Filming for the show, which landed on Crackle on September 6, took place in Puerto Rico between January and May this year.
And at the centre of the story is GenCoin, a brilliant but controversial digital currency created by Marrero’s unorthodox tech wizard Izzy.
“We did a lot of research,” reveals Ketai. “One of my favourite parts of the job is doing research. In what other job do you learn about so many things at once? It was great becoming a student of crypto currency [a digital currency that operates independently of a central bank].
“There are certain things out there that are very difficult to wrap your head around unless you’re a tech person. It took six months of research to hone what was important about Bitcoin and other digital currencies and how big the gap was between Izzy’s idea and it really existing. We consulted with a lot of experts and they assured us it was within the realm of possibility. It’s very exciting to us that it’s feasible.
“Season one is focused on the idea that the American dream doesn’t exist anymore, it’s been stolen, and sometimes to be good you have to do some bad. That’s the theme that ties our characters together.”
It wasn’t just the writers who had to understand this new tech world, with the cast and crew also requiring a crash course into the world of crypto currency – something Ketai describes as the biggest challenge of the series.
“It’s not something you easily translate to a cast and crew,” he explains. “It’s hard enough for the writers, and then you have a 150-strong production. Everyone has to speak that language. That was a big challenge, being able to tell a story this big with the references we had, but we had an incredible cast, crew and producers. We’re fortunate to have such a wonderful group of people because, without that, there’s no way you pull this off.
“Like other shows, we all have to take some creative licence to make it more compelling for the viewer. We want to service the tech world to the best of our ability, but what comes first is the story and the characters.”
Among those characters is FBI agent Phil Rask who, over the course of the first season, plans to take a journey to “the very pit of darkness” to take down the unsuspecting trio he is tracking. And to play Rask? There was only ever one actor in mind.
“Martin Freeman was the natural choice from the start,” Ketai reveals. “When we started developing the character, we always wanted to cast against type. We’ve seen corrupt FBI agents before so we wanted to find someone that would be surprising to us and the viewers. I’ve always loved Martin. I’ve only seen him in more comedic roles but he has charm and believability. It was very exciting to see and work with him and watch him embody the character. It was a no-brainer.
“The most important part of my job as a directing showrunner/producer is to hire the best people in front of the camera. I leave it in their hands and I’m there as a guide. The cast are all just incredible, smart actors. That’s the only kind of actor I know how to work with.
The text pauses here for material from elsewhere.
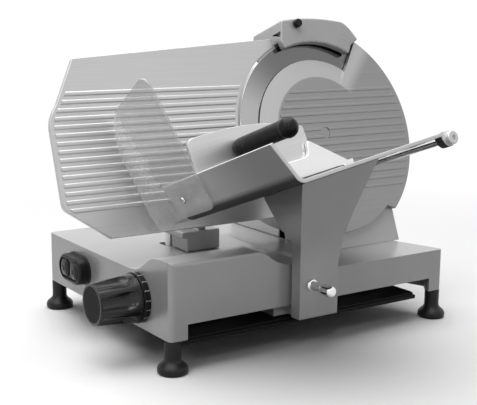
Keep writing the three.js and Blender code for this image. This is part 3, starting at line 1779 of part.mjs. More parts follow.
function buildGuard() {
  const g = guard;
  const outerFace = -SEAT_GAP - g.thickness;
  const bend = g.bendRadius;
  const section = new THREE.Shape();
  section.moveTo(-SEAT_GAP, -g.topReach);
  section.lineTo(-SEAT_GAP, -g.near - g.thickness - bend);
  section.absarc(-SEAT_GAP - bend, -g.near - g.thickness - bend, bend, 0, RIGHT_ANGLE, false);
  section.lineTo(-g.wing, -g.near - g.thickness);
  section.lineTo(-g.wing, -g.near - 2 * g.thickness);
  section.lineTo(-SEAT_GAP - bend, -g.near - 2 * g.thickness);
  section.absarc(-SEAT_GAP - bend, -g.near - g.thickness - bend, bend - g.thickness, RIGHT_ANGLE, 0, true);
  section.lineTo(outerFace, -g.topReach);
  const sheet = slab("xy", section, g.bottom, g.top, 4);
  const sideView = new THREE.Shape();
  sideView.moveTo(-g.near, g.bottom - OVERRUN);
  sideView.lineTo(-g.near, g.foldTop);
  sideView.lineTo(-g.topReach + g.topRound, g.top);
  sideView.quadraticCurveTo(-g.topReach, g.top, -g.topReach, g.top - g.topRound);
  sideView.lineTo(-g.reach, g.bottom + g.wingCorner);
  sideView.quadraticCurveTo(-g.reach, g.bottom, -g.reach + g.wingCorner, g.bottom);
  sideView.lineTo(-g.reach + g.wingCorner, g.bottom - OVERRUN);
  const frontView = new THREE.Shape();
  frontView.moveTo(OVERRUN, g.bottom);
  frontView.lineTo(OVERRUN, g.top + OVERRUN);
  frontView.lineTo(outerFace, g.top + OVERRUN);
  frontView.lineTo(outerFace, g.foldTop);
  frontView.quadraticCurveTo(-g.wingKnee, (g.foldTop + g.wingKneeHeight) / 2, -g.wingKnee, g.wingKneeHeight);
  frontView.lineTo(-g.wing, g.bottom + 3 * g.wingCorner);
  frontView.lineTo(-g.wing, g.bottom + g.wingCorner);
  frontView.quadraticCurveTo(-g.wing, g.bottom, -g.wing + g.wingCorner, g.bottom);
  const reach = g.topReach + OVERRUN;
  const outline = common(
    sheet,
    slab("yz", sideView, -g.wing - OVERRUN, OVERRUN),
    slab("xz", frontView, -reach, 0),
  );
  const hole = cylinder("x", guardScrew.stemRadius + SEAT_GAP, -OVERRUN * 2, OVERRUN, [-g.screwNear, g.screwHeight]);
  return moved(cut(outline, hole), wallMatrix());
}

function buildGuardScrew() {
  const face = -2 * SEAT_GAP - guard.thickness;
  const profile = [
    [0, face - guardScrew.length],
    [guardScrew.radius - WELD, face - guardScrew.length],
    [guardScrew.radius, face - guardScrew.length + WELD],
    [guardScrew.radius, face],
    [guardScrew.stemRadius, face],
    [guardScrew.stemRadius, face + guardScrew.stemLength],
    [0, face + guardScrew.stemLength],
  ];
  const knob = turned("x", profile, SMALL_TURN, [-guard.screwNear, guard.screwHeight]);
  return moved(knob, wallMatrix());
}

// Pusher: toothed plate, polished arm over the floor and a sleeve on the rod under the tray's edge
function buildPusherRod() {
  const end = tray.far + rodNut.length - WELD - SEAT_GAP;
  return cylinder("y", pusher.rodRadius, -end, -tray.near, [tray.bossX, -tray.bossDrop]);
}

function buildRodNut() {
  const front = -tray.far - rodNut.length;
  const cap = cylinder("y", rodNut.radius, front, -tray.far - SEAT_GAP, [tray.bossX, -tray.bossDrop]);
  const bore = cylinder("y", pusher.rodRadius + SEAT_GAP, front + WELD, -tray.far + OVERRUN, [
    tray.bossX,
    -tray.bossDrop,
  ]);
  return cut(cap, bore);
}

function buildPusherPlate() {
  const p = pusher;
  const back = -p.plateAt;
  const front = back - p.plateThickness;
  const low = tray.floorThickness + p.floorGap;
  const span = p.right - p.left;
  const shape = new THREE.Shape();
  shape.moveTo(p.left, low + p.cornerRound);
  shape.quadraticCurveTo(p.left, low, p.left + p.cornerRound, low);
  shape.lineTo(p.right, low);
  shape.lineTo(p.right, p.topRight - p.cornerRound / 2);
  shape.quadraticCurveTo(p.right, p.topRight, p.right - p.cornerRound / 2, p.topRight);
  shape.quadraticCurveTo(p.left + (span * 2) / 3, p.topMid, p.left + span / 3, p.topLeft);
  shape.lineTo(p.left + p.cornerRound, p.topLeft);
  shape.quadraticCurveTo(p.left, p.topLeft, p.left, p.topLeft - p.cornerRound);
  const sheet = slab("xz", shape, front, back);
  const rows = Math.floor((p.topRight - low - 2 * p.toothMargin) / p.toothPitch);
  const teeth = [[0, low + p.toothMargin]];
  for (let i = 0; i < rows; i += 1) {
    const at = low + p.toothMargin + i * p.toothPitch;
    teeth.push([p.toothDepth, at + p.toothPitch / 3], [0, at + (p.toothPitch * 2) / 3], [0, at + p.toothPitch]);
  }
  teeth.push([-WELD, low + p.toothMargin + rows * p.toothPitch], [-WELD, low + p.toothMargin]);
  const ridge = slab("yz", polygon(teeth), p.left + p.toothMargin * 2, p.right - p.toothMargin).translate(0, back, 0);
  const stemHole = cylinder("y", handle.stemRadius + SEAT_GAP, front - OVERRUN, front + handle.stemDepth, [
    handle.x,
    handle.z,
  ]);
  return cut(join(sheet, ridge), stemHole);
}

function buildPusherArm() {
  const p = pusher;
  const back = -p.plateAt - p.plateThickness - SEAT_GAP;
  const front = back - p.armThickness;
  const low = tray.floorThickness + p.armLift;
  const top = low + p.armHeight;
  const shape = new THREE.Shape();
  shape.moveTo(p.lapLeft, low);
  shape.lineTo(tray.bossX, low);
  shape.lineTo(tray.bossX, top);
  shape.lineTo(p.gussetFootX, p.gussetFootHeight);
  shape.lineTo(p.gussetLeft, p.gussetHeight);
  shape.lineTo(p.gussetLeft - p.armHeight, p.lapHeight);
  shape.lineTo(p.lapLeft, p.lapHeight);
  const bar = slab("xz", shape, front, back);
  const centre = [tray.bossX, -tray.bossDrop];
  const from = -p.plateAt - p.sleeveLength;
  const sleeve = cylinder("y", p.sleeveRadius, from, -p.plateAt, centre);
  const saddle = block(tray.bossX - p.sleeveRadius, tray.bossX + p.sleeveRadius, front, back, -tray.bossDrop, top);
  const bore = cylinder("y", p.rodRadius + 2 * SEAT_GAP + p.bushWall, from - OVERRUN, OVERRUN, centre);
  return cut(join(bar, saddle, sleeve), bore);
}

function buildPusherBush() {
  const p = pusher;
  const inner = p.rodRadius + SEAT_GAP;
  const from = -p.plateAt - p.sleeveLength;
  return tube("y", inner + p.bushWall, inner, from, -p.plateAt, [tray.bossX, -tray.bossDrop]);
}

function buildPusherHandle() {
  const h = handle;
  const root = -pusher.plateAt - pusher.plateThickness - SEAT_GAP;
  const end = root - h.length;
  const profile = [
    [0, root + h.stemDepth],
    [h.stemRadius, root + h.stemDepth],
    [h.stemRadius, root],
    [h.neckRadius, root],
    [h.radius, root - h.neckRadius],
    [h.radius, end + h.ballRadius],
  ];
  const steps = 6;
  const first = Math.asin(h.radius / h.ballRadius);
  for (let i = 0; i <= steps; i += 1) {
    const angle = first + ((2 * RIGHT_ANGLE - first) * i) / steps;
    const radius = i === steps ? 0 : h.ballRadius * Math.sin(angle);
    profile.push([radius, end + h.ballRadius * Math.cos(angle)]);
  }
  return turned("y", profile, SMALL_TURN, [h.x, h.z]);
}

// Base and what is fixed to it
add(slicer, "base_housing", buildBase(), castAluminium);
add(slicer, "bottom_plate", buildBottomPlate(), paintedSheet);
for (const [corner, x, y] of footCentres) {
  add(slicer, "foot_" + corner, buildFoot(x, y), blackRubber);
}
add(slicer, "switch_housing", buildSwitchBox(), blackPlastic);
add(slicer, "stop_button", buildButton(-1), blackRubber);
add(slicer, "start_button", buildButton(1), greenPlastic);
add(slicer, "cable_gland", buildGland(), blackPlastic);
add(slicer, "run_capacitor", buildCapacitor(), brushedAluminium);
add(slicer, "carriage_rod", buildCarriageRod(), polishedSteel);
add(slicer, "carriage_bar", buildCarriageBar(), polishedSteel);

// Thickness setting
add(slicer, "thickness_knob", buildDialGrip(), blackPlastic);
add(slicer, "scale_ring", buildScaleRing(), blackPlastic);
add(slicer, "knob_shaft", buildDialShaft(), polishedSteel);
add(slicer, "gauge_cam", buildCam(), bronze);
add(slicer, "gauge_slider", buildGaugeSlider(), castAluminium);
add(slicer, "gauge_guide_rod", buildGaugeRod(), polishedSteel);
add(slicer, "gauge_post", buildGaugePost(), polishedSteel);
add(slicer, "gauge_support", buildGaugeSupport(), castAluminium);
add(headFrame, "gauge_plate", buildGaugePlate(), brushedAluminium);

// Blade, drive and their castings
add(headFrame, "blade_housing", buildHousing(), castAluminium);
add(headFrame, "housing_rear_cover", buildHousingCover(), brushedAluminium);
add(headFrame, "blade", buildBlade(), hardenedSteel);
add(headFrame, "blade_spindle", buildSpindle(), polishedSteel);
add(headFrame, "bearing_front", buildBearing(bearing.frontAt), polishedSteel);
add(headFrame, "bearing_rear", buildBearing(bearingRearAt - SEAT_GAP), polishedSteel);
const drivenBore = spindle.radius + SEAT_GAP;
add(headFrame, "blade_pulley", buildPulley(belt.drivenRadius, drivenBore, [0, 0]), castAluminium);
add(headFrame, "motor_pulley", buildPulley(belt.driverRadius, motor.shaftRadius + SEAT_GAP, motorCentre), castAluminium);
add(headFrame, "drive_belt", buildBelt(), blackRubber);
add(headFrame, "motor_shaft", buildMotorShaft(), polishedSteel);
add(headFrame, "motor_body", buildMotorBody(), paintedMotor);
add(slicer, "motor_shroud", buildShroud(), castAluminium);
add(headFrame, "blade_cover", buildBladeCover(), brushedAluminium);
add(headFrame, "cover_tie_rod", buildTieRod(), polishedSteel);
add(headFrame, "cover_knob", buildCoverKnob(), blackPlastic);

// Sharpener
add(headFrame, "sharpener_body", buildSharpenerBody(), castAluminium);
add(headFrame, "sharpener_post", buildSharpenerPost(), polishedSteel);
add(headFrame, "sharpener_knob", buildSharpenerKnob(), blackPlastic);
add(headFrame, "grinding_stone", buildStone(grindFront, grindCentre), abrasive);
add(headFrame, "grinding_button", buildStoneSpindle(grindFront, grindCentre), blackPlastic);
add(headFrame, "deburring_stone", buildStone(deburrFront, deburrCentre), abrasive);
add(headFrame, "deburring_button", buildStoneSpindle(deburrFront, deburrCentre), blackPlastic);

// Carriage
add(slicer, "carriage_block", buildCarriageBlock(), castAluminium);
add(slicer, "bushing_left", buildBushing(rail.blockLeft), bronze);
add(slicer, "bushing_right", buildBushing(rail.blockRight - rail.bushLength), bronze);
add(slicer, "bar_roller", buildRoller(), polishedSteel);
add(slicer, "carriage_arm", buildCarriageArm(), castAluminium);
add(slicer, "tray_lock_knob", buildLock(), polishedSteel);
add(trayFrame, "product_tray", buildTray(), brushedAluminium);
add(trayFrame, "hand_guard", buildGuard(), clearPlastic);
add(trayFrame, "guard_screw", buildGuardScrew(), blackPlastic);
add(trayFrame, "pusher_rod", buildPusherRod(), polishedSteel);
add(trayFrame, "pusher_rod_nut", buildRodNut(), blackPlastic);
add(trayFrame, "pusher_plate", buildPusherPlate(), brushedAluminium);
add(trayFrame, "pusher_bush", buildPusherBush(), blackPlastic);
add(trayFrame, "pusher_arm", buildPusherArm(), polishedSteel);
add(trayFrame, "pusher_handle", buildPusherHandle(), blackPlastic);

// The part stands on its feet, with its origin under the middle of its bounding box
const bounds = new THREE.Box3().setFromObject(slicer, true);
const middle = bounds.getCenter(new THREE.Vector3());
slicer.position.set(-middle.x, -middle.y, -bounds.min.z);

export default slicer;
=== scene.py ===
"""Visual model of an electric gravity feed slicer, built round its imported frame."""
import json
import logging
from dataclasses import dataclass
from enum import Enum
from math import acos, asin, atan2, cos, hypot, pi, radians, sin, sqrt, tan, tau
from typing import Callable, Iterable, Sequence

import bmesh
import bpy
from mathutils import Matrix, Vector

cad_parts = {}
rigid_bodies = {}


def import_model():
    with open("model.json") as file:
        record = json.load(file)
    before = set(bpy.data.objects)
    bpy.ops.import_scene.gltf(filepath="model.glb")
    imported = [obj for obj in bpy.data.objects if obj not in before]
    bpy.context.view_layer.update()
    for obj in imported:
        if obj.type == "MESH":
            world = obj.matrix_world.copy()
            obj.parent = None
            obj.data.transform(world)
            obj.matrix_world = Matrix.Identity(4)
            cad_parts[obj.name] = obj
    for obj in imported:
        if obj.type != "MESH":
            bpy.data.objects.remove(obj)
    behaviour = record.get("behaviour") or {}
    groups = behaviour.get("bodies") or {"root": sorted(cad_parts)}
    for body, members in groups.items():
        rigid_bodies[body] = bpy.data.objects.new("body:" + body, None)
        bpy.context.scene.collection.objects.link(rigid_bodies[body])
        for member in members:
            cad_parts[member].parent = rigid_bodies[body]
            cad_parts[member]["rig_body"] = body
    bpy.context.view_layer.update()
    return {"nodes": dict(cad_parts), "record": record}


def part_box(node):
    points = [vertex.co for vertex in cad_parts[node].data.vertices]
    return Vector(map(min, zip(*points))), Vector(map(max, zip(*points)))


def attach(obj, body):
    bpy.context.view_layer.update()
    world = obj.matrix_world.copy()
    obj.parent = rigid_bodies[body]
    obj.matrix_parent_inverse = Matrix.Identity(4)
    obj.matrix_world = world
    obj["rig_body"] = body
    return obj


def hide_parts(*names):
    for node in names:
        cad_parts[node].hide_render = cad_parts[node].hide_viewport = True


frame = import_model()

Point2 = tuple[float, float]
MM = 0.001
log = logging.getLogger("slicer")

# Local frames, in millimetres: the base's, the leaning head's, the tray's and the tray wall's
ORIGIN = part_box("base_housing")[0]
BASE = Matrix.Translation(ORIGIN) @ Matrix.Scale(MM, 4)
HEAD = BASE @ Matrix.Translation((356, 142, 234)) @ Matrix.Rotation(radians(-19.6), 4, "X")
TRAY = HEAD @ Matrix.Translation((-280, 0, -112.5)) @ Matrix.Rotation(radians(-10), 4, "Y")
WALL = TRAY @ Matrix.Rotation(radians(-15), 4, "Y")

# Gap between seated pieces, top of the base's right part, overrun of cuts, screw's place on the tray's wall
SEAT = 0.3
BASE_TOP_RIGHT = 64.0
CUT_PAST = 6.0
GUARD_SCREW = (-51.0, 32.0)
SCREW_HOLE = 2.9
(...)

You rely on them to craft the emotional landscape of the characters and their story.”
With a team of five writers on the show, Ketai admits StartUp is “a very big story – there’s a lot to tell in 10 hours” – and the trickiest part was setting up the pilot to ensure every character was adequately introduced.
“They have their own stories to tell and without us understanding where they’re coming from, none of it works,” he says.
“I wish we could have had 20 episodes! That’s what season two and three will do, if we get recommissioned. And we are starting the process to get ready in the event that we are getting a second season.”
If StartUp takes off, Ketai could be cashing in his GenCoin chips for many more seasons to come.